Para várias companhias, o custo de ser aberta passou a pesar: “Muitos fechamentos têm sido motivados pelo baixo valor de mercado das companhias, operações de fusões e aquisições ou pela percepção de que o custo de manter o capital aberto não compensa em um ambiente com pouca liquidez”, afirma Girão.

Perspectivas para IPOs em 2026

Mesmo com o quadro atual, tanto Perri quanto Girão veem espaço para uma reabertura da janela de IPOs em 2026, desde que o cenário macroeconômico caminhe na direção correta.

Perri aponta sinais no fluxo de recursos: “Temos observado maior liquidez e fluxo estrangeiro para o mercado local, o que sugere demanda potencial mais significativa em novos IPOs”.
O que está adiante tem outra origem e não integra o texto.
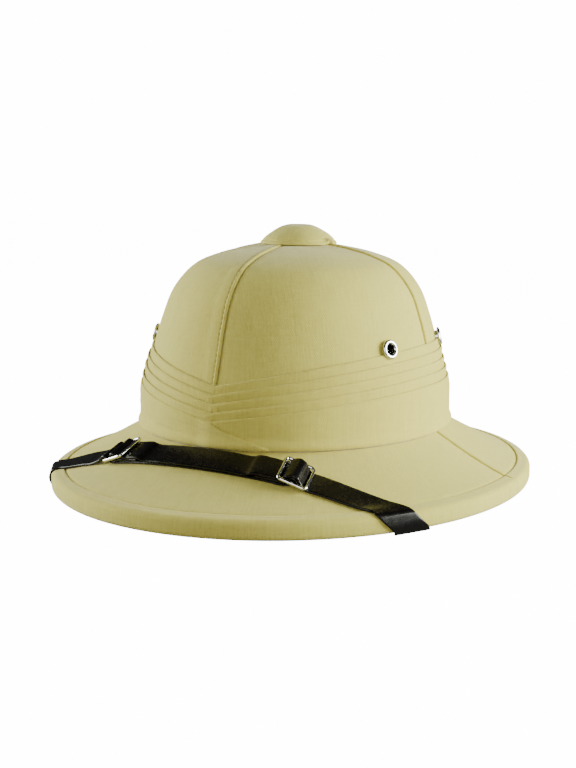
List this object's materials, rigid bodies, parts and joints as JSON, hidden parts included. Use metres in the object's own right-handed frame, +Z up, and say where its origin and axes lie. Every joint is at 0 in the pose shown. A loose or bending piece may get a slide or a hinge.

Ele acredita que a própria valorização recente do mercado pode mudar o incentivo das empresas: “A valorização recente do mercado pode se traduzir em maior apetite por parte das empresas em listar suas ações, com perspectiva de obter múltiplos mais atrativos para suas ofertas”.

Na visão dele, a política monetária terá papel central. “Acredito ainda que o provável início do ciclo de cortes da SELIC pode ser um catalizador importante”.

Girão vê 2026 como um possível ponto de virada. Entretanto, com filtros mais rígidos, ele destaca que há expectativa de melhora a partir de 2026. Mesmo assim, a retomada dependerá da combinação entre queda estrutural dos juros, maior estabilidade fiscal e recuperação da confiança do investidor.

Ele alerta que o retorno das ofertas não deve replicar o ritmo de 2020–2021. “Depois de quase quatro anos sem ofertas e com diversos delistings, o mercado ficará mais seletivo. Empresas precisarão apresentar governança mais forte, balanços robustos e valuations realistas”.